Over the past few years, gmail has become the most convenient e-mail system to use, even for business, especially if one runs multiple branches of a business and wants to consolidate the output of multiple e-mail accounts into one. My prediction is that more and more businesses will forego the “support@yourname” e-mail systems and go to “yourname@gmail”. After all, it’s ultimately the quality of customer service and communication that counts toward a “professional” image, not the form of the e-mail address. However, in case my perception is wrong, which it could be, I’ll pose the question to you readers: Do you think using a gmail address makes a business look unprofessional?

The other day I received another “newsletter” from Shopify advising people not to ship items in standard brown cardboard boxes or plain bubble mailers because everyone wants a spectacular “unpackaging experience”. OK, I know how exciting it always is to receive a package in the mail, but is the excitement due to the appearance of the shipped package itself or the anticipation of what’s inside? Is it really better to wrap the outer package in bright colored, metallic, sequined materials, tie it with ribbon, and paste hearts and unicorn stickers all over it? Or make your package look like a velvet tuxedo with a satin collar and bow tie? Or ship an ugly t-shirt in a big metal canister that looks like an oil drum? Or ship a package of tea bags in a hand-carved wooden box sealed with sealing wax and sporting a calligraphy handwritten address?

I actually have had customers who ask me to be sure to ship their perfume in a plain brown box because they have received some of those gaudy, glittery special-interest packages in the mail and found them embarrassing. If nothing else, too much elaborate outer packaging is wasteful. The purpose of outer packaging is to protect whatever is inside from the bashing that inevitably occurs as the poor little package is tumbled and smashed with millions of others like it or bigger and heavier than it is. Can’t people wait to see the nice packaging on the inside after they’ve ripped away the outer protective layers? Again, I’ll post the question to you readers: Do you enjoy getting special external packaging even when the goods inside are wrapped and packaged nicely?
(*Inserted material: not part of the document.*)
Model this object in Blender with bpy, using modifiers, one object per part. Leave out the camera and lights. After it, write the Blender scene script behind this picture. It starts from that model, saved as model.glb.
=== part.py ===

Would you be willing to pay more for merchandise in order to cover the cost of fancy shipping boxes and mailers, which can get quite pricey?

I guess the bottom line of all this is that Shopify seems to think that everyone focuses entirely on factors that are completely superficial, and that no one cares about quality of goods or service as long as the delivery is flashy. A bad meal delivered to your doorstep by a musical drone with a pulsating laser light show, anyone? Maybe that’s what the world is coming to, but if so, it’s sad.

[Images are taken from various retailers' websites.]


  1. Hi Ellen,

    Did Shopify provide links where you could conveniently purchase glittery packaging? I imagine they are selling e-mail addresses too or are getting a cut from recommended service providers.

    G-mail works just fine and so does simple, efficient packaging. To me simplicity and honesty describe a true "professional". The word "unprofessional" has come to mean any number of things. These days if you speak your mind you are "unprofessional". If you expect people to be honest and straightforward in their dealings you are "unprofessional". If you concentrate on what is really important (the substance) and let the superficial take care of itself you are VERY "unprofessional". So whenever I hear or read the word "unprofessional" I understand it to mean manipulation by means of disapproval.


    1. Exactly - very well said. There is way too much manipulation by means of sneaky forms of disapproval. In any business there is a time and a place for paying attention to the superficial details, but in the end what is important is the substance. I've never been tempted to use Shopify's e-mail, but I imagine that Shopify would try to charge for it, or for "advanced" e-mail features to make it work smoothly. I know their "newsletters" are always pushing apps that they sell. They probably have some relationship with the purveyors of glittery packaging, too. Their MO seems to be to have people set up websites and then try to nickel and dime them to death with extras. It's too bad because I like the look of their basic website template.

  2. Nothing wrong with gmail. Everyone I know uses it and my sister-in-law who, runs HR for a huge corporation, says it is actually a huge turn-off in the business world to use other email addresses because Gmail is easy to remember, thus more professionally considerate.
    As for the packaging, I'm all for inexpensive and recycled rather than fancy. I feel like a company who is splurging on glittery bubble mailers is probably charging too much. Free shipping is the only shipping/packaging enticement that will make a positive impression on me. I'm far more excited about the gorgeous smellies in the box and whether they have shipped safely than what the package looks like.

    1. Liz K, thanks for your insights. I'm glad to hear your sister-in-law's comments about Gmail because that confirms what I thought.

      I try to recycle packaging as much as possible. I use recycled packing peanuts and recycle boxes whenever I can. I have mixed feelings about offering free shipping, because it would mean raising my prices to cover the cost and would not be fair to everyone given that shipping to some places is much more expensive than others. I've certainly considered it, though.

  3. Shopify is annoying and they send out newsletters at the drop of a hat. I certainly enjoy opening a box that has a nice interior: clean tissue paper and a sticker, but bubble wrap is fine. I just want my perfume and other articles to arrive in good condition. I think bubble wrap is standard. Anything else is an unexpected pleasure, but bubble wrap doesn't receive negative marks in my book.

    With Gmail, I believe you can use Gmail to host your webdomain email, if that makes sense. For example, I use Gmail to log in to and write from larkin@james-the-giant.com
    It's my boyfriend's website, and he set it up so that email uses Gmail, but uses his domain name. I think a lot of tech companies are doing it that way these days. I don't know how it's done though.

    1. Larkin, You're right that Shopify sends out a lot of newsletters, mostly full of plugs for the apps they want to sell.

      Thanks for the info on using Gmail to access another account that is not Gmail. I'll look into it because it might be useful.